Quien diría, en estos momentos, que EEUU es la cuna del whistleblowing. “Hacer sonar el silbato”, literalmente—como explica Gay Talese en El puente, entre Brooklyn y Staten Island—, era el que hacía el capataz de cuadrilla en las grandes obras civiles, para detener la maquinaria y avisar a los trabajadores en caso de peligro. La versión nostrada, protagonista de antiguas estampitas de estrenos de Navidad, es el sereno (“el del pito”, en caso de fuego y otras urgencias). Pero el precedente de la protección a los alertadores es remoto (1777), cuando el Congreso apoyó a los marineros que comunicaron por carta como su capitán, John B. Hopkings, maltrataba a los prisioneros ingleses. Un gesto luminoso porque ni el pedigrí familiar del oficial despedido ni el contexto de guerra taparon la denuncia. Hoy la seguridad se ha convertido en un tótem sagrado, por el que se sacrifica la transparencia, la libertad de prensa y el derecho fundamental a comunicar y recibir información veraz. Las leyes que regulan la documentación clasificada (desde la de espionaje americana a la española de secretos oficiales) son arbitrarias, pero no existe voluntad de enmienda. En las causas contra denunciantes y periodistas, los cargos son formales (acceso no autorizado, intrusión informática), no se pondera la amenaza real para la defensa nacional. ¿O es que la tortura o el asesinato de civiles desarmados (“daño colateral”) es inocua? ¿Lo es el encarcelamiento, sin cargos, de personas de entre 14 y 89 años, acristalados y postrados, en el infierno de Guantánamo? ¿No son factores de riesgo el resentimiento y el deseo de venganza por la humillación y la masacre? Podemos silenciar los aullidos, pero no evitaremos que la rabia se propague. Ni en Oriente Medio… ni en Próximo.
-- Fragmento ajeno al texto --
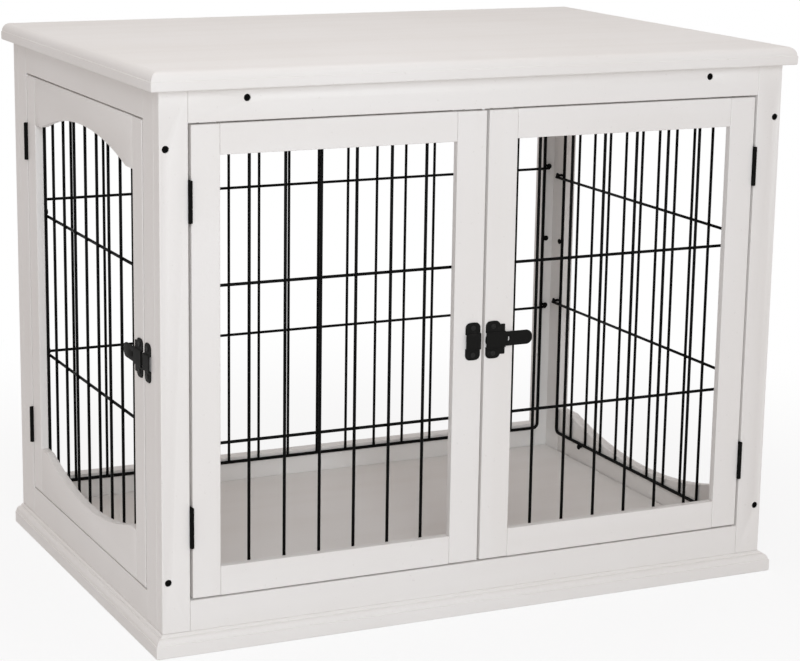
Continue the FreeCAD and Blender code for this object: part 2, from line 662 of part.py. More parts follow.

Tenemos una infinita capacidad de obedecer y una infinita capacidad de rebelarnos. Es por eso que el debate que incomoda, como al perro el bozal, no va sobre los límites del derecho a saber, sino sobre los límites del derecho a ocultar, sobre los límites del poder. En la voz de Pasolini, el último profeta, "no hay nada más anárquico que el poder, hace lo que quiere".